More trees can also combat our increasingly hot summers.

"We had 26 days over 90 degrees just this summer and our average summer, we usually have 13 days that are over 90 degrees," said Met Council Planner Eric Wojchik. 

RELATED: Report: Climate change could force 200 million people to move by 2050

The Met Council tracks the lack of trees and learned there's also a disparity across neighborhoods. 

"You have a neighborhood like Frogtown that has 22% tree canopy coverage and then you have other neighborhoods in St. Paul that have 37%," said Wojchik, like Macalester-Groveland. 

That can mean a temperature difference as much as 10 to 15 degrees.

"And with climate change, we're having more heat waves, so people are having to experience this and it's a public health issue," said Wojchick. "It's a quality of life issue."

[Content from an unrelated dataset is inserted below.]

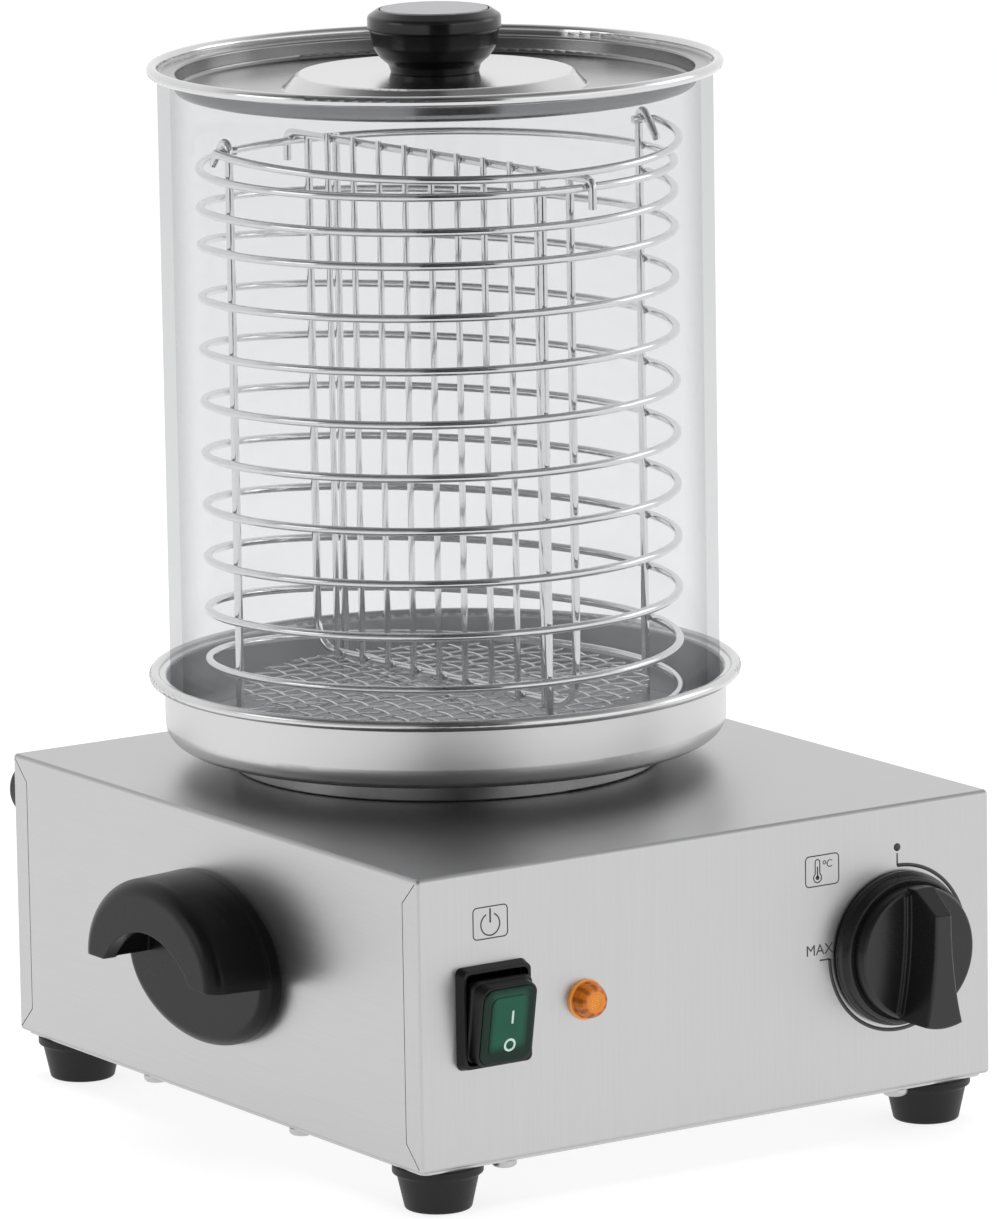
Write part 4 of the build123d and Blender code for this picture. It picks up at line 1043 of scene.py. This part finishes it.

While planting more trees can tackle a lot of problems, Howey also believes trees will take care of you – if you take care of them.

"We've got to re-tool the way we think about nature and work in concert with it and not against it," said Howey. "It's not something in the way; it's something that will help us survive."

The group says it plans to plant about 70 trees this weekend.

Met Council also created an interactive map that lets you zoom into your own neighborhood and see where it's hottest. It also helps cities prioritize where to start planting trees.